What you should do: Print each line of the listing once more, precisely as given.

....................

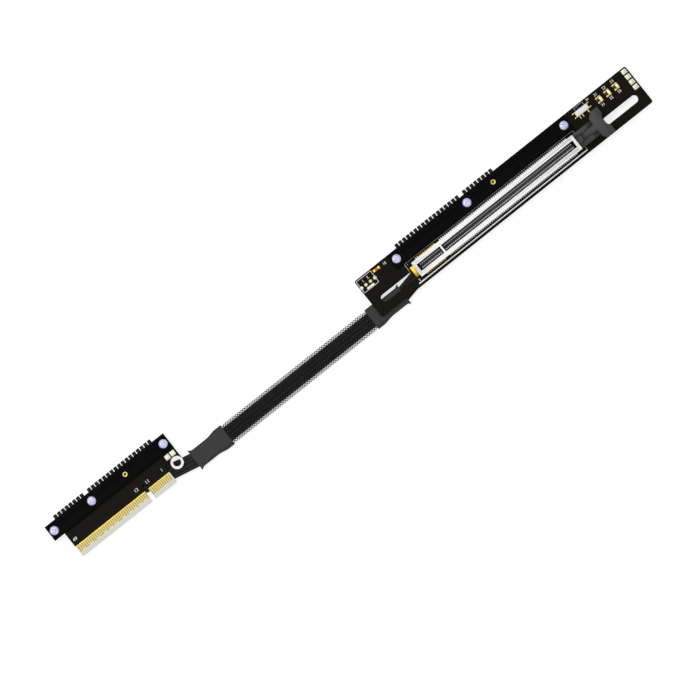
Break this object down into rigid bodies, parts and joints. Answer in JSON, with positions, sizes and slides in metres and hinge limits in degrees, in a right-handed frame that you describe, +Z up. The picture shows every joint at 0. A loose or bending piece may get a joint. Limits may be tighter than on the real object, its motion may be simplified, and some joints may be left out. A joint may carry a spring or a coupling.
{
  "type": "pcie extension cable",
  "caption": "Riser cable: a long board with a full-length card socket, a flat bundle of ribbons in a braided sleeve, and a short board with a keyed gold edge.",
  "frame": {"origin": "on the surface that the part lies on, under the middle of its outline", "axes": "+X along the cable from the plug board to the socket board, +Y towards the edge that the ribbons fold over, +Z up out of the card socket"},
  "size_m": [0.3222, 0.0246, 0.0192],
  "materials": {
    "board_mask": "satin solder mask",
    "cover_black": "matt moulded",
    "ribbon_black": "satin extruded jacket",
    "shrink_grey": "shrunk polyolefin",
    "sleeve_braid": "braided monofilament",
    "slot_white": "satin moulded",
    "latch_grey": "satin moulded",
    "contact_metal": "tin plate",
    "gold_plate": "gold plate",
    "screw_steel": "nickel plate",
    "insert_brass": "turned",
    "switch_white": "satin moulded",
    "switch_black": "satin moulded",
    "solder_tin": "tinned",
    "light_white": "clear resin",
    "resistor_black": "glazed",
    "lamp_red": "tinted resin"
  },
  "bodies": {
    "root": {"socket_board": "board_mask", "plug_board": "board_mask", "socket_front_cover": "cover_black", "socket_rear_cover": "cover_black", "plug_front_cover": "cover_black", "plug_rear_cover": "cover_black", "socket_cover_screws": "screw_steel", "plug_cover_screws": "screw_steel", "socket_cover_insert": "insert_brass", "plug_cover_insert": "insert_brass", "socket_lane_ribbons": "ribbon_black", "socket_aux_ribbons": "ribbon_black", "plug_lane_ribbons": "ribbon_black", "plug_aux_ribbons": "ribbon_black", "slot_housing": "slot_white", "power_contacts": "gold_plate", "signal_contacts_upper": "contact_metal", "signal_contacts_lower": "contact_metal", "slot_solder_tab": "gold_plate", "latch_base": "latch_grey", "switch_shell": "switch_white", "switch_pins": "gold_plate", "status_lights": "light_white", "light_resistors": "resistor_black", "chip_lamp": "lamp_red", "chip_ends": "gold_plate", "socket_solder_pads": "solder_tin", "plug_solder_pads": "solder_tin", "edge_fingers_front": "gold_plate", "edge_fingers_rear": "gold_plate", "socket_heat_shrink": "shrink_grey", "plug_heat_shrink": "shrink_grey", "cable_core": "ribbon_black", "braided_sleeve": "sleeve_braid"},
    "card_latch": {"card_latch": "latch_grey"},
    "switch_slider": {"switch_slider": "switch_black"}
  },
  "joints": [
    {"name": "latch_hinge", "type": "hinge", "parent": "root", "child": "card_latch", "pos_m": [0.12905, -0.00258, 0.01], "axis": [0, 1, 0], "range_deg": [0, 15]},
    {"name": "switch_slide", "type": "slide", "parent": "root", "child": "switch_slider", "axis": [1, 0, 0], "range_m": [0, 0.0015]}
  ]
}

....................

Written answer:
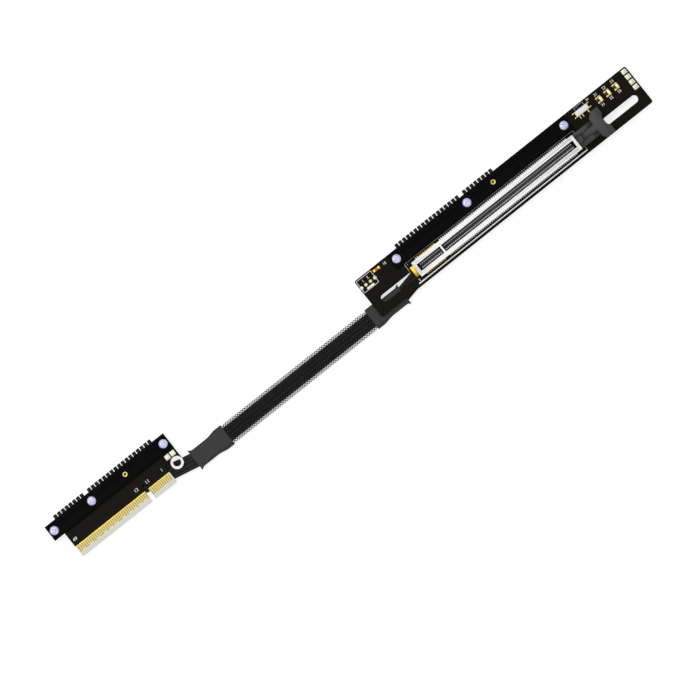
Break this object down into rigid bodies, parts and joints. Answer in JSON, with positions, sizes and slides in metres and hinge limits in degrees, in a right-handed frame that you describe, +Z up. The picture shows every joint at 0. A loose or bending piece may get a joint. Limits may be tighter than on the real object, its motion may be simplified, and some joints may be left out. A joint may carry a spring or a coupling.
{
  "type": "pcie extension cable",
  "caption": "Riser cable: a long board with a full-length card socket, a flat bundle of ribbons in a braided sleeve, and a short board with a keyed gold edge.",
  "frame": {"origin": "on the surface that the part lies on, under the middle of its outline", "axes": "+X along the cable from the plug board to the socket board, +Y towards the edge that the ribbons fold over, +Z up out of the card socket"},
  "size_m": [0.3222, 0.0246, 0.0192],
  "materials": {
    "board_mask": "satin solder mask",
    "cover_black": "matt moulded",
    "ribbon_black": "satin extruded jacket",
    "shrink_grey": "shrunk polyolefin",
    "sleeve_braid": "braided monofilament",
    "slot_white": "satin moulded",
    "latch_grey": "satin moulded",
    "contact_metal": "tin plate",
    "gold_plate": "gold plate",
    "screw_steel": "nickel plate",
    "insert_brass": "turned",
    "switch_white": "satin moulded",
    "switch_black": "satin moulded",
    "solder_tin": "tinned",
    "light_white": "clear resin",
    "resistor_black": "glazed",
    "lamp_red": "tinted resin"
  },
  "bodies": {
    "root": {"socket_board": "board_mask", "plug_board": "board_mask", "socket_front_cover": "cover_black", "socket_rear_cover": "cover_black", "plug_front_cover": "cover_black", "plug_rear_cover": "cover_black", "socket_cover_screws": "screw_steel", "plug_cover_screws": "screw_steel", "socket_cover_insert": "insert_brass", "plug_cover_insert": "insert_brass", "socket_lane_ribbons": "ribbon_black", "socket_aux_ribbons": "ribbon_black", "plug_lane_ribbons": "ribbon_black", "plug_aux_ribbons": "ribbon_black", "slot_housing": "slot_white", "power_contacts": "gold_plate", "signal_contacts_upper": "contact_metal", "signal_contacts_lower": "contact_metal", "slot_solder_tab": "gold_plate", "latch_base": "latch_grey", "switch_shell": "switch_white", "switch_pins": "gold_plate", "status_lights": "light_white", "light_resistors": "resistor_black", "chip_lamp": "lamp_red", "chip_ends": "gold_plate", "socket_solder_pads": "solder_tin", "plug_solder_pads": "solder_tin", "edge_fingers_front": "gold_plate", "edge_fingers_rear": "gold_plate", "socket_heat_shrink": "shrink_grey", "plug_heat_shrink": "shrink_grey", "cable_core": "ribbon_black", "braided_sleeve": "sleeve_braid"},
    "card_latch": {"card_latch": "latch_grey"},
    "switch_slider": {"switch_slider": "switch_black"}
  },
  "joints": [
    {"name": "latch_hinge", "type": "hinge", "parent": "root", "child": "card_latch", "pos_m": [0.12905, -0.00258, 0.01], "axis": [0, 1, 0], "range_deg": [0, 15]},
    {"name": "switch_slide", "type": "slide", "parent": "root", "child": "switch_slider", "axis": [1, 0, 0], "range_m": [0, 0.0015]}
  ]
}